Hacker News new | ask | show | jobs
by joshstrange 1415 days ago
Has anyone successfully used a tool like this to near-seamlessly switch clouds? I'm not trying to be a debbie downer but having bought into the Serverless Framework for a project I found that a lot of AWS-specific things crawled into the config very quickly despite the selling point of "you can switch clouds easily". The docs themselves break out GCP/AWS ways to define functions for Lambda/Cloud Functions, at that point you are still locking yourself in, just with an extra layer to debug. When I get the time I'm considering switching to just AWS Cloud Formation instead of dealing with a translation layer that translates practically nothing. I mean I know there is some syntactic sugar that I'll miss or have to recreate but it's not like I could pick up my codebase and move to GCP on any reasonable timescale.

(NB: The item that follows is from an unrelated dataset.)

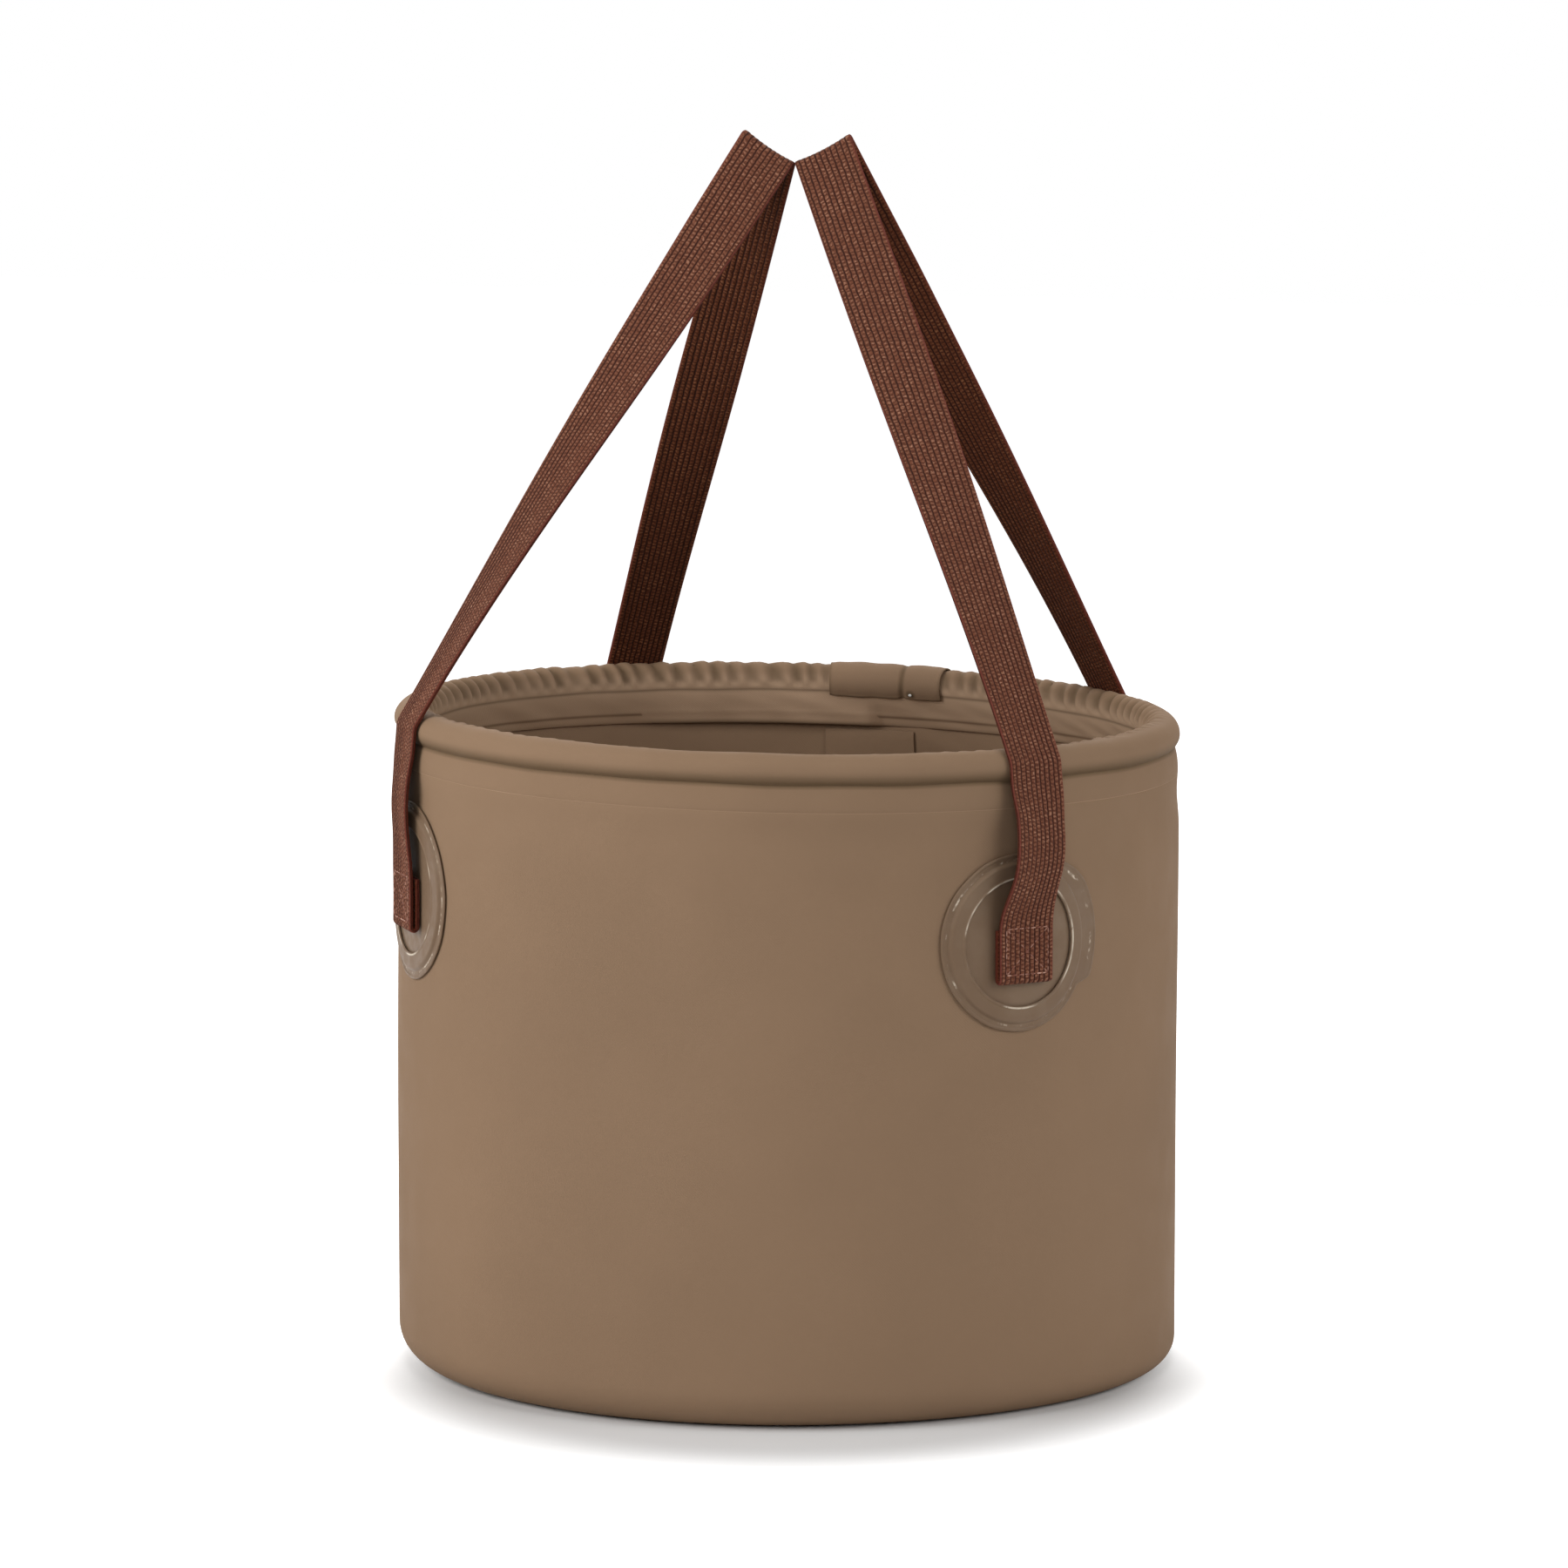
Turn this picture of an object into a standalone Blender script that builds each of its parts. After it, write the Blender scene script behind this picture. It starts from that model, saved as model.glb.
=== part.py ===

Couple all that with the fact that using straight VMs on any cloud is one of the more expensive options available to you. As in you're better off in most cases using managed services if you are looking to save money or make life easier. If all you use is EC2/GCP-equivalent then I think in most all cases you'd be better off using a different provider (OVH/Hetzner/etc).

3 comments

It seems like this tool solves the "happy path" insofar as folks who use a bunch of managed services that share the same API shape between providers. If you just own a bunch of http services in load balancers, I bet this works really well. But for more exotic deployments (e.g. hybrid cloud & on-prem w/ DirectConnect/BGP arcana), this is going to fall short.

That of course is the primary issue with any of these multi-cloud toolchains, its not feasible for them to understand the makeup of every org's cloud infrastructure. The permutations are practically infinite. As such, they have to make make educated guesses to get a pareto distribution of value. The paradox here is that any truly difficult multi-cloud effort is difficult solely because of infrastructure complexity, not because of API deltas between the providers— the existing abstractions don't improve this at all.

In my experience, you're better off owning your own DSL for this sort of thing, but you're going to run into the same issue of impedance mismatch when your infra gets more complex. As an aside, I always push back on the knee jerk reaction that multi-cloud is ever truly necessary (its rarely is, but thats another topic altogether).

I saw a demo of one years ago that solved this by merely overlaying their own SDN/compute/etc. onto VMs in each of the supporting underlying clouds.

So you didn't even get the 'least common denominator', you got 'tied to one particular startups cloud definition'.

I run away screaming at this stuff, generally.

I don't believe the goal of Serverless Framework is necessarily to tackle vendor lock in, it's more about simplifying and somehow unifying the deployment process. Similarly to Terraform, it ends up being cloud specific in a lot of the details.

I agree that managed services provided by the cloud providers allow you to save money and make life easier. Our main goal is to enable people to use those that are common across clouds without locking themselves in. Of course some features are only available in some clouds, and you'll still have to deal with data fees if you want to move, but having your configuration cloud agnostic saves you a lot of time if you either want to move or want to go multi-cloud.